Other games she showed us from her studio were Evoke, a game about changing the world, and Find the Future. The latter brought 500 people into the New York Public Library for a night to write a story, and they did so by playing games. These few examples showed more variety than I was expecting, and perhaps most surprisingly to me, they appear to have captured the "fun" element in some form. These were games influencing change in the world, in however big or small of a way, and they were actually accomplishing what they set out to achieve.
Most people are only concerned about playing games to have fun. I strongly agree with the sentiment: games should be fun in some form. Games about ending world hunger, for example, at least for me, conjure images of a crudely crafted edutainment game. In a Q&A after her talk, she made a point about games enabling change through actual entertainment, one that doesn’t fall under the title “edutainment.” (And even if I misheard her, I think that is a very, very important distinction.)
Many people who are naysayers about games are simply uninformed. A surprising number of senior aged men and women were at her talk. At the beginning, McGonigal asked people in the room to raise their hands if they played games for at least 10 hours a week. Several people, mostly college students, including myself, raised their hands; in response, I heard several older voices go “wow,” or “oh my God,” and several expletives. By the end of the talk, those same people were talking about how interesting the presentation was, many with a smile on their faces. It may or may not have changed their perspectives, but at least they might see some of the many benefits that games bring to the world.

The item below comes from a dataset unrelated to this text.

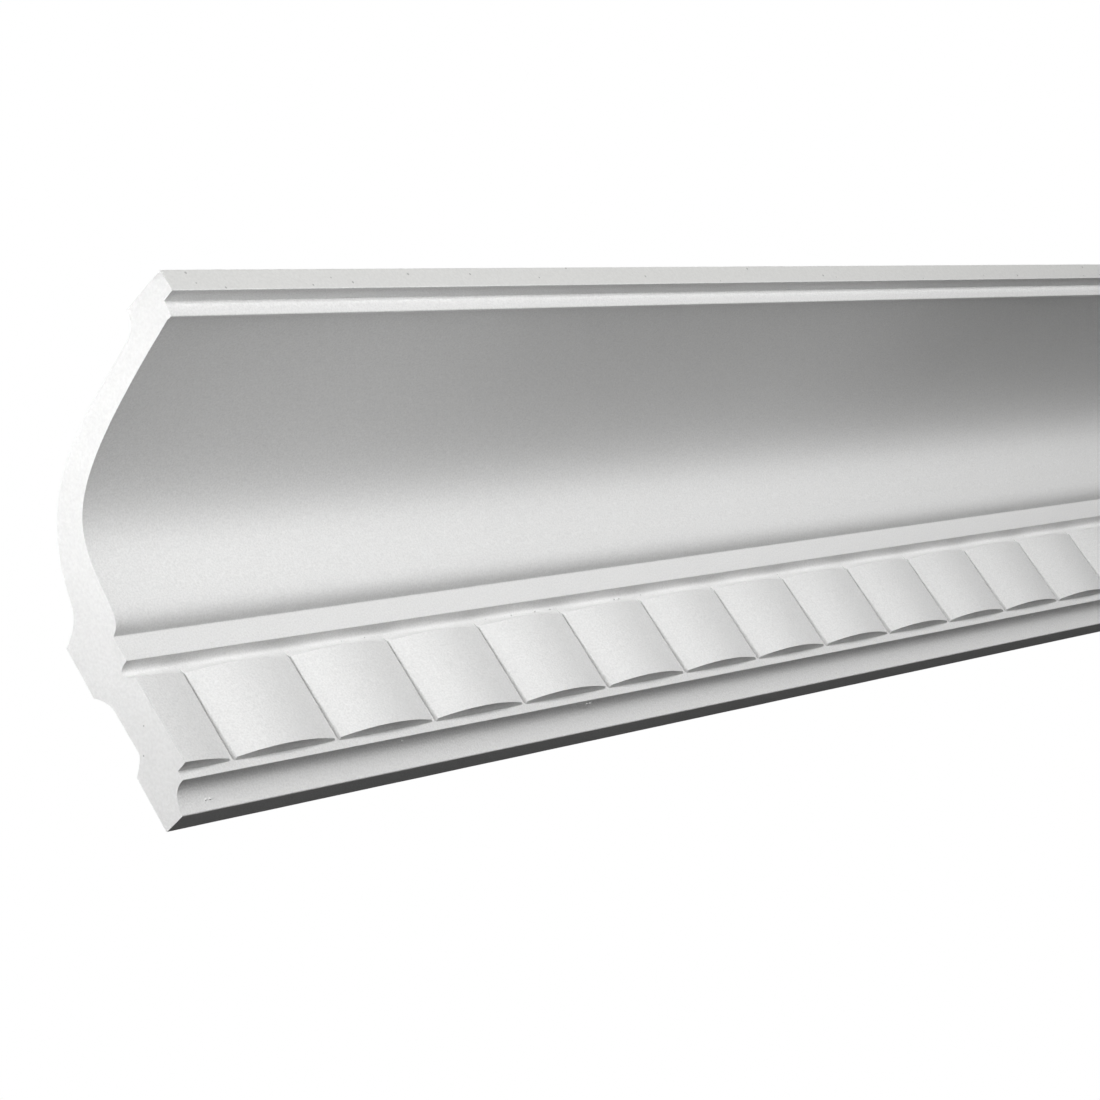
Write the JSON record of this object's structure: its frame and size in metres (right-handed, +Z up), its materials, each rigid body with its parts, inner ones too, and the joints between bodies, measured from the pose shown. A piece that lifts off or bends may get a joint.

I think it’s important that we know how games affect us. Sure, we play games to have fun, to lord dominion over an anonymous opponent, to experience a story, and many other reasons as unique as the individual playing. McGonigal makes many great points about games actually having a real impact on our world, and her claims honestly have merit. If the hobby we love so much can impact us and the world in some way, that’s something worth understanding. Even if a person just uses this information to educate someone else on the validity of games, that’s a good start. But as gamers, if we can receive a better understanding about what games mean to us and what that can mean for the world, that’s knowledge worth sharing.